Forking would allow the two groups to continue their respective governance processes, allocating financial resources based on the community's passing ratio. Forking enables experimentation and evolution to occur while reducing the existing risks of the protocol. Clearly, the forking process can continue indefinitely.

This type of forking system will face obvious challenges. Hackers will not attack the entire treasury; after all, it is difficult to breach, but will instead launch smaller governance attacks, nibbling away at a small portion of the treasury, which, while not much, is still significant.

One important thing is: people can only vote with the tokens they control, and the final result may be that they abandon their existing tokens and leave together or fork those tokens to do things that pose the least risk to the core DAO but may yield benefits.

Using the previously described Maker case as an example. If 10% of the DAO's members are climate activists or climate experts who are very enthusiastic about climate-positive loans, they could fork 10% of the treasury assets to lend to climate-positive borrowers and focus all their energy on building the system to guarantee such projects. In addition to the current 10% funding, they might also attract external funding that values the Maker infrastructure investment, willing to allocate funds specifically for climate-positive loans rather than other Maker loans. They could establish a token exchange or fee system, allowing the sub-DAO to rely on Maker, and Maker could profit from potentially high-risk loans.
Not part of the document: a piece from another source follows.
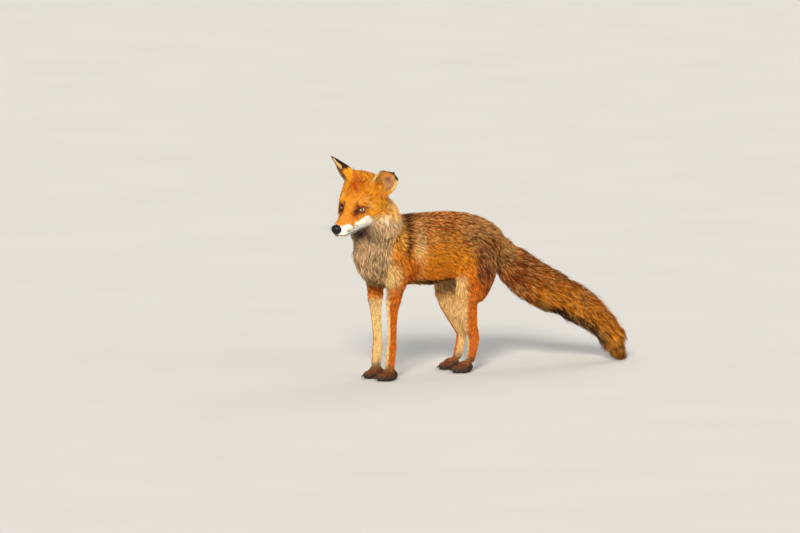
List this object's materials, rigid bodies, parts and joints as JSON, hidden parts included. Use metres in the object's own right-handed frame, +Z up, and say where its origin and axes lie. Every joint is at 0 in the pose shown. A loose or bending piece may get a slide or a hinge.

Even without malicious actors, forking could excessively fragment the liquidity of the protocol, which would have unexpected negative impacts on each participant. Who would want to pick tokens for swapping among 100 different Uniswap sub-types?

Solutions should be situational. In some cases, the DAO might limit the maximum proportion of the treasury used for forking.
It could also require sub-DAOs to pay fees to the DAO, allowing forking to gain product control but preventing them from absconding with funds. The costs of forking should be minimized as much as possible but should not disappear entirely.
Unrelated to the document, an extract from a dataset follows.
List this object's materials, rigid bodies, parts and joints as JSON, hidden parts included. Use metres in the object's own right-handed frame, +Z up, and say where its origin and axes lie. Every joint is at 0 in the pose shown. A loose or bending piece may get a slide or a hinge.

Our consistent principle is that potential benefits should outweigh potential harms. Malicious actions should incur high costs, but the forking process should be easy.

From the perspective of investors or participants, such a system can more clearly demonstrate how internal organizations within the DAO manage resources, providing more specific choices for their investments. Investors or participants can always access the value accumulated after all forks and can choose to engage only with a specific sub-group, thereby increasing internal unity.

However, most of the time, governance forking should not be the choice. DAO members should not only vote on proposals but should also propose, adjust, submit, and readjust proposals before they enter binding votes.

Protocol Forking

For example, if two-thirds of a small group reject a proposal for various reasons. One-third oppose the budget, and another third oppose the timeline. However, what if different factions adjust the details, submit different versions of the proposal, vote on their favorite proposals, and then ultimately vote for and against that proposal on-chain? Two things would happen.

First, the community would have a clearer understanding of the ideal implementation of a proposal. Currently, Lido DAO is resubmitting various versions of treasury diversification proposals to see which can withstand the test of time; if the community is allowed to submit suggestions, it can effectively find the best proposal.

Second, if a more popular version of the proposal emerges, the 67% opposition might drop to 20% or 30%. This "proposal forking" process can bring about stronger social consensus, as parties can actively negotiate to achieve common goals, revealing the commonalities of the community rather than points of disagreement. Proposals can pass, and the community may thus be happier.

All of this can be achieved on governance platforms like jokedao, where incorporating community feedback into the governance process can yield such effects. When people can express their insights, they will strive to provide the best answers to win.

In a sense, building applications on certain blockchains is just such a scene.

We are already in a world of continuous governance forking—we just need to fully accept this reality. Continuous forking mechanisms can maximize the professionalism of work, enhance the possibility of economic independence, and gradually expand behavioral differences between sub-groups, thereby maximizing group belonging while maintaining a common vision.

The Evolution of Speedrunning

DAOs do not need to pursue perfection; they only need to strive for improvement.

Recent debates about cryptocurrency use cases have exposed an ironclad fact: Web3 is not as adept at doing the business of Web2 companies as Web2 companies are.

But one thing is certain: real-world companies mostly cannot fork, cannot easily exchange equity, and cannot treat governance as entertainment and social activity.

But DAOs can. Because they exist on the internet, unbound by geographical or physical constraints, they can evolve faster, experiment more, and fork into countless competitive and cooperative sub-groups, developing at a speed greater than that of humans or existing institutions. DAOs do not need to pursue perfection; they should focus on increasing "mutation," allowing the market to favor the fittest, and even mix and match "mutations" in digital reproduction.

Letting DAOs operate like internet-native organizations, free from constraints, can accelerate the above processes on two levels.

System Level. More experimentation with governance models themselves can help better models emerge more quickly.

Sub-DAO Level. More forking, backed by the resources of the parent DAO and supported by participants in sub-DAOs with aligned goals, will lead to the flourishing of small, effective (and interesting) actions.

DAO governance models that encourage dissent and forking may directly or indirectly increase value. They may provide an intuitive defensive mechanism to prevent bad actors from exploiting existing models to seize large portions of the pie. Relinquishing control and allowing the system to develop naturally will create fertile ground for various unpredictable adaptive changes.

Perhaps the most significant impact is not economic but the increase in individual choices. In Politics, Aristotle said, "It is evident that this government is the best in the world because, regardless of a person's identity, he/she can take the best actions and live happily."

In the real world, no one can always take the best actions and live worry-free. Life involves compromises and trade-offs. But in the online world, within rich, niche, closely collaborating, decentralized sub-communities, people can play, work, connect, invest, and realize their visions and happiness.

Of course, new models still need exploration, seeking ways to operate and filling in gaps. We hope this article can spark some discussions. Of course, discussion is one thing, and practice is another.